Kontrastprogramm liefert die schottische Sängerin Maggie Reilly, die vor ihrer Solo-Karriere zwischen 1980 und 85 Prog-Rocker Mike Oldfield zu Chart-Erfolgen verholfen hat. "Moonlight Shadow" oder "To France" wären ohne ihren glockenhellen (inzwischen kratzig gewordenen) Sopran kaum so durch die Decke gegangen. In Würzburg sorgt Reilley für die wenigen ruhigen Momente.

Beinahe halbe Unterfranken sind Mick Box und Bernie Shaw von Uriah Heep. Nicht nur, dass sie gelegentlich zum Schöppeln in Eibelstadt aufschlagen, in Sinners Orchester-Paket sind sie zum dritten Mal dabei. Und feiern sich selbst – für 50 Jahren Bühnen-Historie. "July Morning" demonstriert, zu welch Innovation die Briten mal fähig waren. Eher simpel, aber halt unvergesslich: "Lady in Black" – und im Refrain wird die tectake Arena zum Chor-Saal. Den beiden Blondies ist beides recht, sie haben Spaß auf der Bühne – richtig Spaß.

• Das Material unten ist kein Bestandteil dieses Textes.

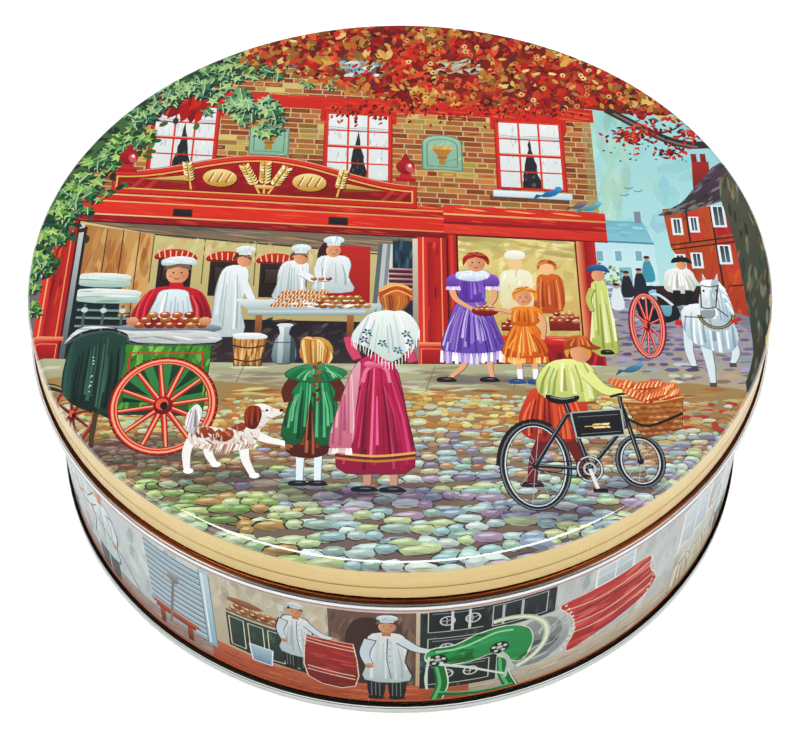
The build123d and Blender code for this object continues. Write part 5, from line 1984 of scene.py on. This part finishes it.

Was war das in den Achtzigern für ein Aufriss: Ein Mann mit blonder Lockenpracht, geschminkt in allen Farbnuancen eines Papageiengefieders, plärrt "I wanna Rock". Frontmann von Twisted Sister ist Dee Snider seit deren Ende 2016 nicht mehr. Mit dem Glam-Punk-Gassenhauer "We're not gonna take it" gibt er in Würzburg eben alleine den ewigen Rebell. Er weiß wie Party geht, und auch wenn da noch einer kommt, wird schnell klar: Der 68-Jährige ist der Star des Abends – und könnte immer noch die große Wacken-Bühne bespielen wie zuletzt vor sieben Jahren.
Europe-Sänger Joey Tempest und das berühmte Keyboard-Riff
Ob Joey Tempest 1986 geahnt hat, dass der Europe-Hit "The final Countdown" mal weltweit den Jahreswechsel einläuten würde? Dabei hatte der Schwede das legendäre Keyboard-Riff schon fünf Jahre vorher komponiert. Nicht der einzige Geniestreich des 59-jährigen Songwriters, der immer noch Bravo-Starschnitt-tauglich wirkt. "Superstitious", "Carrie" – da hat wohl Einer nen Fünfer in die Wurlitzer geschmissen und den Knopf Europe-Monster-Hits gedrückt. So richtig aus sich raus kommt Tempest erst bei "Rock the night" – oder isses wegen des Rosensträußchens aus Reihe eins?

Eine große Konstante im verlässlich schnurrenden Rock-meets-Classic-Motor ist das RMC-Symphony-Orchestra. Okay, die Bamberger Symphoniker sind das nicht, aber junge, talentierte Musikerinnen und Musiker – die am Freitagabend aber ankämpfen müssen gegen Gitarren- und Drum-Wucht. Zuviel Rock, zu wenig Klassik hier und da.